*What you have to do:* Print the data exactly, leaving nothing out.

*Extracted entries:*
- - - - -

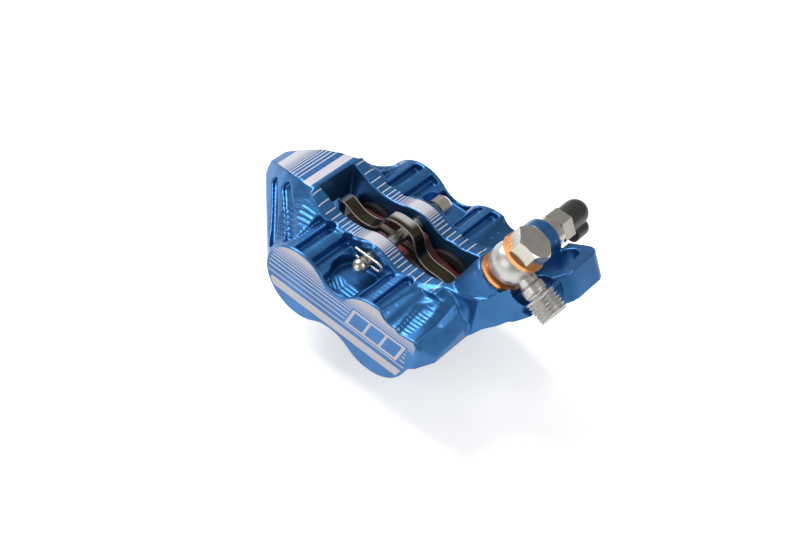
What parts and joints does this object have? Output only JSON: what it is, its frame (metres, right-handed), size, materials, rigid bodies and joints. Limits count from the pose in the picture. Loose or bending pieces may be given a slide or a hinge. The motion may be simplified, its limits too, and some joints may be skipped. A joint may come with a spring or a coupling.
{
  "type": "brake caliper",
  "caption": "Machined one-piece bicycle disc brake caliper with post-mount ears, opposed pistons, top-loading pads on a pin, a formed pad spring, a banjo hose fitting and a capped bleed nipple.",
  "frame": {"origin": "on the brake disc's middle plane, midway between the two piston lines, at the height of the piston axes", "axes": "+X runs along the row of pistons towards the hose end, +Y is the piston axis pointing to the frame or fork side, +Z points away from the wheel axle; the mount faces are tilted 29 degrees about Y"},
  "size_m": [0.1004, 0.0645, 0.0612],
  "materials": {
    "blue_anodised": "satin blue anodised, machined and laser etched",
    "piston_phenolic": "smooth dark phenolic",
    "seal_rubber": "smooth",
    "cap_blue": "satin blue anodised",
    "o_ring": "smooth",
    "plate_paint": "dark red satin paint",
    "friction_compound": "rough pressed compound",
    "spring_steel": "bright stainless strip",
    "stainless": "turned stainless",
    "copper_washer": "soft copper",
    "banjo_steel": "bead blasted stainless",
    "cap_rubber": "matt black"
  },
  "bodies": {
    "caliper": {"caliper_body": "blue_anodised", "seal_lead_outer": "seal_rubber", "seal_lead_inner": "seal_rubber", "seal_trail_outer": "seal_rubber", "seal_trail_inner": "seal_rubber", "bore_cap_lead": "cap_blue", "bore_cap_trail": "cap_blue", "cap_ring_lead": "o_ring", "cap_ring_trail": "o_ring", "pad_spring": "spring_steel", "pad_pin": "stainless", "pin_clip": "stainless", "washer_lower": "copper_washer", "washer_upper": "copper_washer", "banjo_bolt": "stainless"},
    "outer_pad": {"pad_plate_outer": "plate_paint", "pad_friction_outer": "friction_compound"},
    "inner_pad": {"pad_plate_inner": "plate_paint", "pad_friction_inner": "friction_compound"},
    "nipple": {"bleed_nipple": "stainless"},
    "dust_cap": {"nipple_cap": "cap_rubber"},
    "hose_fitting": {"banjo": "banjo_steel"},
    "lead_outer_piston": {"piston_lead_outer": "piston_phenolic"},
    "lead_inner_piston": {"piston_lead_inner": "piston_phenolic"},
    "trail_outer_piston": {"piston_trail_outer": "piston_phenolic"},
    "trail_inner_piston": {"piston_trail_inner": "piston_phenolic"}
  },
  "joints": [
    {"name": "outer_pad_slide", "type": "slide", "parent": "caliper", "child": "outer_pad", "axis": [0, 1, 0], "range_m": [0, 0.001]},
    {"name": "inner_pad_slide", "type": "slide", "parent": "caliper", "child": "inner_pad", "axis": [0, -1, 0], "range_m": [0, 0.001]},
    {"name": "lead_outer_piston_slide", "type": "slide", "parent": "caliper", "child": "lead_outer_piston", "axis": [0, 1, 0], "range_m": [0, 0.001]},
    {"name": "lead_inner_piston_slide", "type": "slide", "parent": "caliper", "child": "lead_inner_piston", "axis": [0, -1, 0], "range_m": [0, 0.001]},
    {"name": "trail_outer_piston_slide", "type": "slide", "parent": "caliper", "child": "trail_outer_piston", "axis": [0, 1, 0], "range_m": [0, 0.001]},
    {"name": "trail_inner_piston_slide", "type": "slide", "parent": "caliper", "child": "trail_inner_piston", "axis": [0, -1, 0], "range_m": [0, 0.001]},
    {"name": "nipple_turn", "type": "hinge", "parent": "caliper", "child": "nipple", "pos_m": [0.032, 0.02, 0.0203], "axis": [0, 1, 0], "range_deg": [0, 180]},
    {"name": "dust_cap_pull", "type": "slide", "parent": "nipple", "child": "dust_cap", "axis": [0, 1, 0], "range_m": [0, 0.009]},
    {"name": "hose_fitting_swing", "type": "hinge", "parent": "caliper", "child": "hose_fitting", "pos_m": [0.0344, 0.0013, 0.02583], "axis": [0.377, 0.246, 0.893], "range_deg": [-6, 6]}
  ],
  "couplings": [
    {"joint": "inner_pad_slide", "follows": "outer_pad_slide", "ratio": 1},
    {"joint": "lead_outer_piston_slide", "follows": "outer_pad_slide", "ratio": 1},
    {"joint": "lead_inner_piston_slide", "follows": "outer_pad_slide", "ratio": 1},
    {"joint": "trail_outer_piston_slide", "follows": "outer_pad_slide", "ratio": 1},
    {"joint": "trail_inner_piston_slide", "follows": "outer_pad_slide", "ratio": 1}
  ]
}
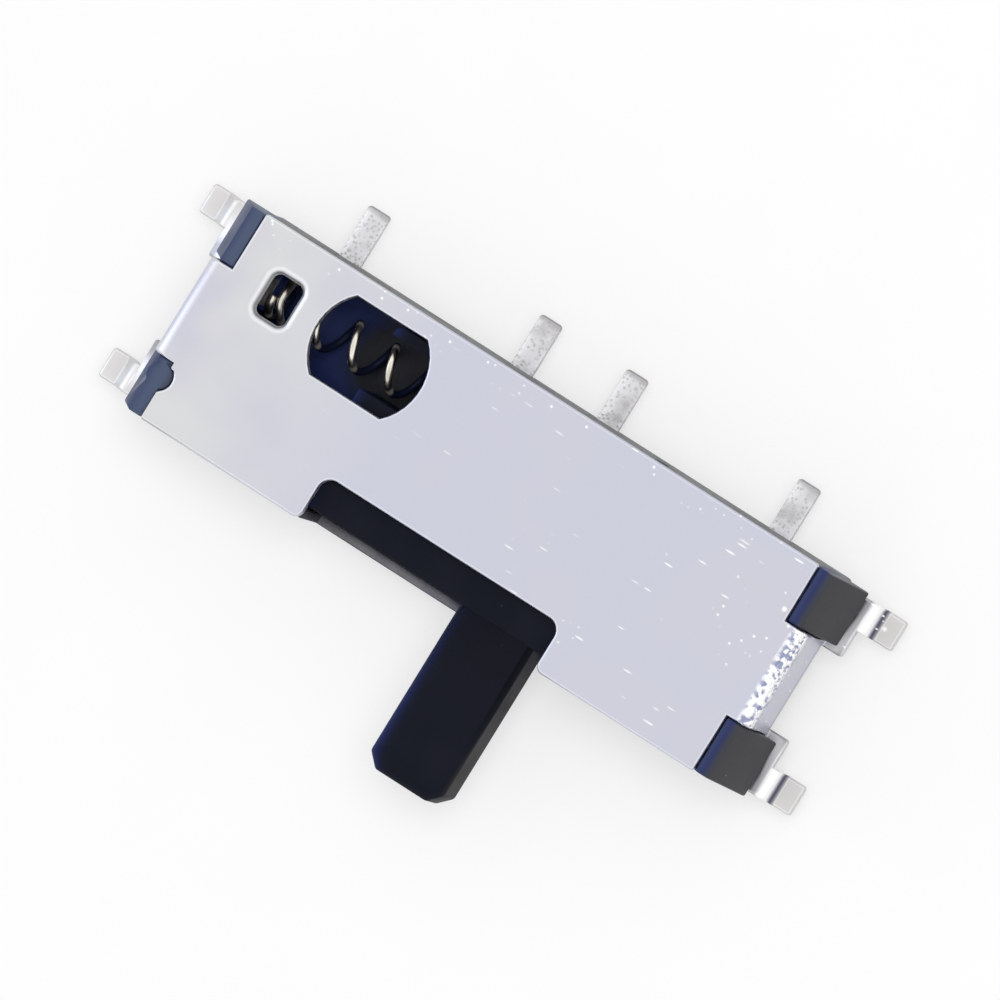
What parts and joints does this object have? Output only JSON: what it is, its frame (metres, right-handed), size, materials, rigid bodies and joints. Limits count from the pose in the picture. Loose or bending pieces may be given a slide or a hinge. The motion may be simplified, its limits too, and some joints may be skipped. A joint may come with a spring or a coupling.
{
  "type": "slide switch",
  "caption": "Low-profile surface-mount slide switch with a metal cover, a spring-return side lever, solder feet and locating pegs.",
  "frame": {"origin": "on the circuit board's surface under the middle of the body, between the two locating pegs", "axes": "+X along the body towards the end where the lever rests, +Y towards the terminals, +Z away from the board through the metal cover"},
  "size_m": [0.012, 0.0067, 0.0019],
  "materials": {
    "housing_plastic": "moulded dark slate plastic, matte, lightly scuffed underneath",
    "slider_plastic": "moulded near-black plastic, fine matte texture",
    "cover_steel": "plated sheet steel, satin, with fine specks and scratches",
    "terminal_plating": "bright plated copper alloy strip",
    "contact_brass": "spring bronze leaf, bare",
    "spring_steel": "drawn spring wire, bright"
  },
  "bodies": {
    "housing": {"base_housing": "housing_plastic", "metal_cover": "cover_steel", "contact_left": "terminal_plating", "contact_common": "terminal_plating", "contact_right": "terminal_plating", "return_spring": "spring_steel"},
    "slider": {"slider": "slider_plastic", "bridge_contact": "contact_brass"}
  },
  "joints": [
    {"name": "lever_slide", "type": "slide", "parent": "housing", "child": "slider", "axis": [-1, 0, 0], "range_m": [0, 0.0024], "stiffness_N_per_m": 300, "springref_m": -0.002, "deforming": ["return_spring"]}
  ]
}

- - - - -

*The output:*
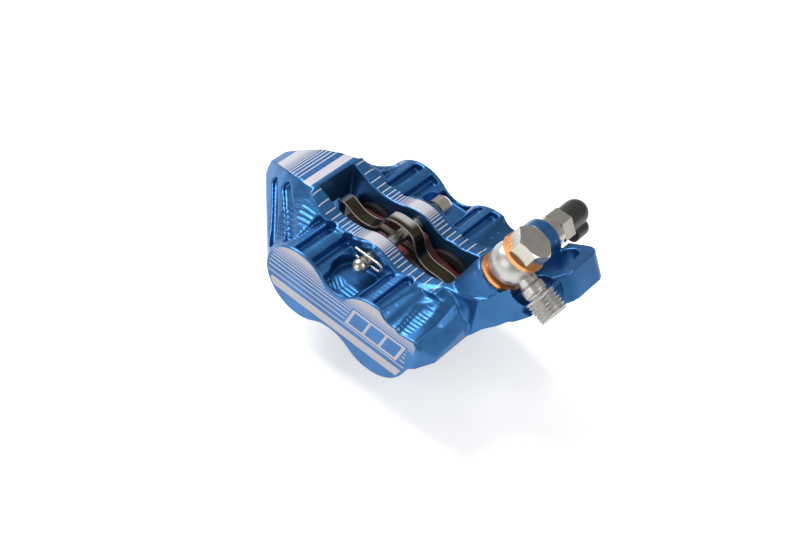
What parts and joints does this object have? Output only JSON: what it is, its frame (metres, right-handed), size, materials, rigid bodies and joints. Limits count from the pose in the picture. Loose or bending pieces may be given a slide or a hinge. The motion may be simplified, its limits too, and some joints may be skipped. A joint may come with a spring or a coupling.
{
  "type": "brake caliper",
  "caption": "Machined one-piece bicycle disc brake caliper with post-mount ears, opposed pistons, top-loading pads on a pin, a formed pad spring, a banjo hose fitting and a capped bleed nipple.",
  "frame": {"origin": "on the brake disc's middle plane, midway between the two piston lines, at the height of the piston axes", "axes": "+X runs along the row of pistons towards the hose end, +Y is the piston axis pointing to the frame or fork side, +Z points away from the wheel axle; the mount faces are tilted 29 degrees about Y"},
  "size_m": [0.1004, 0.0645, 0.0612],
  "materials": {
    "blue_anodised": "satin blue anodised, machined and laser etched",
    "piston_phenolic": "smooth dark phenolic",
    "seal_rubber": "smooth",
    "cap_blue": "satin blue anodised",
    "o_ring": "smooth",
    "plate_paint": "dark red satin paint",
    "friction_compound": "rough pressed compound",
    "spring_steel": "bright stainless strip",
    "stainless": "turned stainless",
    "copper_washer": "soft copper",
    "banjo_steel": "bead blasted stainless",
    "cap_rubber": "matt black"
  },
  "bodies": {
    "caliper": {"caliper_body": "blue_anodised", "seal_lead_outer": "seal_rubber", "seal_lead_inner": "seal_rubber", "seal_trail_outer": "seal_rubber", "seal_trail_inner": "seal_rubber", "bore_cap_lead": "cap_blue", "bore_cap_trail": "cap_blue", "cap_ring_lead": "o_ring", "cap_ring_trail": "o_ring", "pad_spring": "spring_steel", "pad_pin": "stainless", "pin_clip": "stainless", "washer_lower": "copper_washer", "washer_upper": "copper_washer", "banjo_bolt": "stainless"},
    "outer_pad": {"pad_plate_outer": "plate_paint", "pad_friction_outer": "friction_compound"},
    "inner_pad": {"pad_plate_inner": "plate_paint", "pad_friction_inner": "friction_compound"},
    "nipple": {"bleed_nipple": "stainless"},
    "dust_cap": {"nipple_cap": "cap_rubber"},
    "hose_fitting": {"banjo": "banjo_steel"},
    "lead_outer_piston": {"piston_lead_outer": "piston_phenolic"},
    "lead_inner_piston": {"piston_lead_inner": "piston_phenolic"},
    "trail_outer_piston": {"piston_trail_outer": "piston_phenolic"},
    "trail_inner_piston": {"piston_trail_inner": "piston_phenolic"}
  },
  "joints": [
    {"name": "outer_pad_slide", "type": "slide", "parent": "caliper", "child": "outer_pad", "axis": [0, 1, 0], "range_m": [0, 0.001]},
    {"name": "inner_pad_slide", "type": "slide", "parent": "caliper", "child": "inner_pad", "axis": [0, -1, 0], "range_m": [0, 0.001]},
    {"name": "lead_outer_piston_slide", "type": "slide", "parent": "caliper", "child": "lead_outer_piston", "axis": [0, 1, 0], "range_m": [0, 0.001]},
    {"name": "lead_inner_piston_slide", "type": "slide", "parent": "caliper", "child": "lead_inner_piston", "axis": [0, -1, 0], "range_m": [0, 0.001]},
    {"name": "trail_outer_piston_slide", "type": "slide", "parent": "caliper", "child": "trail_outer_piston", "axis": [0, 1, 0], "range_m": [0, 0.001]},
    {"name": "trail_inner_piston_slide", "type": "slide", "parent": "caliper", "child": "trail_inner_piston", "axis": [0, -1, 0], "range_m": [0, 0.001]},
    {"name": "nipple_turn", "type": "hinge", "parent": "caliper", "child": "nipple", "pos_m": [0.032, 0.02, 0.0203], "axis": [0, 1, 0], "range_deg": [0, 180]},
    {"name": "dust_cap_pull", "type": "slide", "parent": "nipple", "child": "dust_cap", "axis": [0, 1, 0], "range_m": [0, 0.009]},
    {"name": "hose_fitting_swing", "type": "hinge", "parent": "caliper", "child": "hose_fitting", "pos_m": [0.0344, 0.0013, 0.02583], "axis": [0.377, 0.246, 0.893], "range_deg": [-6, 6]}
  ],
  "couplings": [
    {"joint": "inner_pad_slide", "follows": "outer_pad_slide", "ratio": 1},
    {"joint": "lead_outer_piston_slide", "follows": "outer_pad_slide", "ratio": 1},
    {"joint": "lead_inner_piston_slide", "follows": "outer_pad_slide", "ratio": 1},
    {"joint": "trail_outer_piston_slide", "follows": "outer_pad_slide", "ratio": 1},
    {"joint": "trail_inner_piston_slide", "follows": "outer_pad_slide", "ratio": 1}
  ]
}
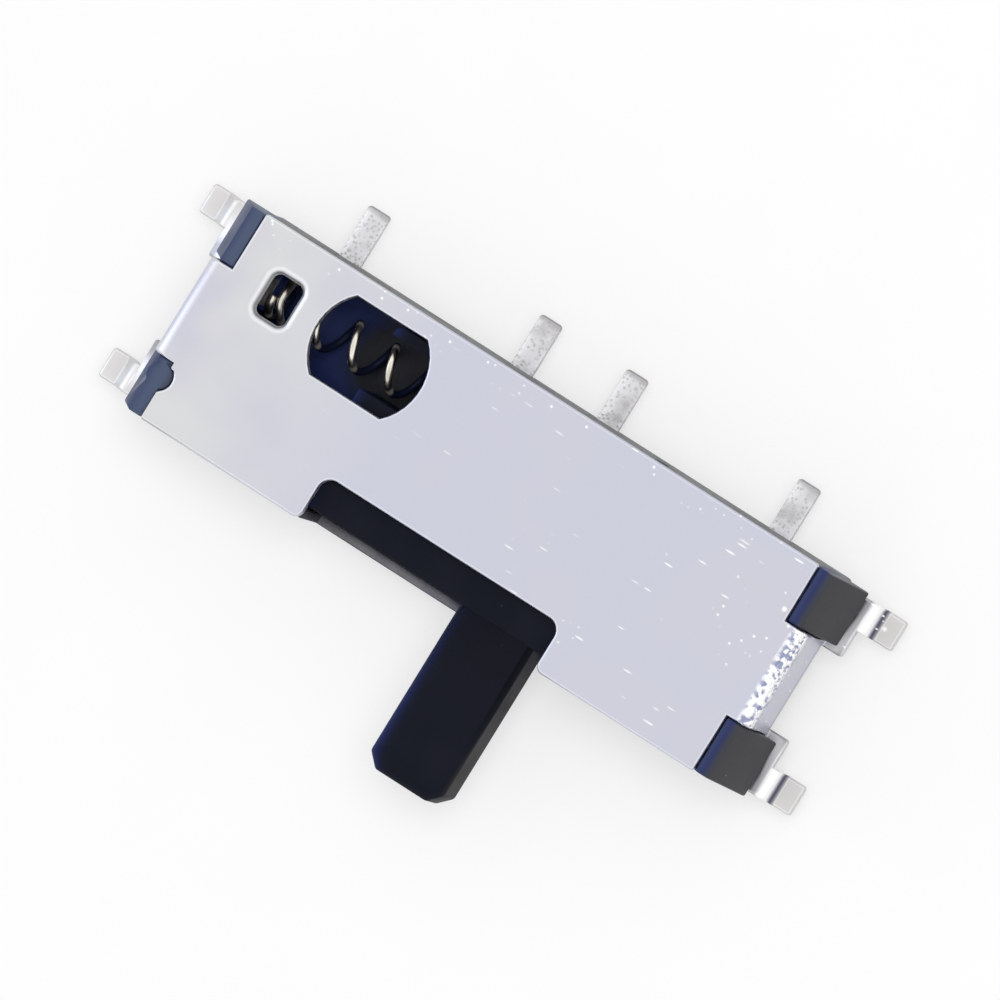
What parts and joints does this object have? Output only JSON: what it is, its frame (metres, right-handed), size, materials, rigid bodies and joints. Limits count from the pose in the picture. Loose or bending pieces may be given a slide or a hinge. The motion may be simplified, its limits too, and some joints may be skipped. A joint may come with a spring or a coupling.
{
  "type": "slide switch",
  "caption": "Low-profile surface-mount slide switch with a metal cover, a spring-return side lever, solder feet and locating pegs.",
  "frame": {"origin": "on the circuit board's surface under the middle of the body, between the two locating pegs", "axes": "+X along the body towards the end where the lever rests, +Y towards the terminals, +Z away from the board through the metal cover"},
  "size_m": [0.012, 0.0067, 0.0019],
  "materials": {
    "housing_plastic": "moulded dark slate plastic, matte, lightly scuffed underneath",
    "slider_plastic": "moulded near-black plastic, fine matte texture",
    "cover_steel": "plated sheet steel, satin, with fine specks and scratches",
    "terminal_plating": "bright plated copper alloy strip",
    "contact_brass": "spring bronze leaf, bare",
    "spring_steel": "drawn spring wire, bright"
  },
  "bodies": {
    "housing": {"base_housing": "housing_plastic", "metal_cover": "cover_steel", "contact_left": "terminal_plating", "contact_common": "terminal_plating", "contact_right": "terminal_plating", "return_spring": "spring_steel"},
    "slider": {"slider": "slider_plastic", "bridge_contact": "contact_brass"}
  },
  "joints": [
    {"name": "lever_slide", "type": "slide", "parent": "housing", "child": "slider", "axis": [-1, 0, 0], "range_m": [0, 0.0024], "stiffness_N_per_m": 300, "springref_m": -0.002, "deforming": ["return_spring"]}
  ]
}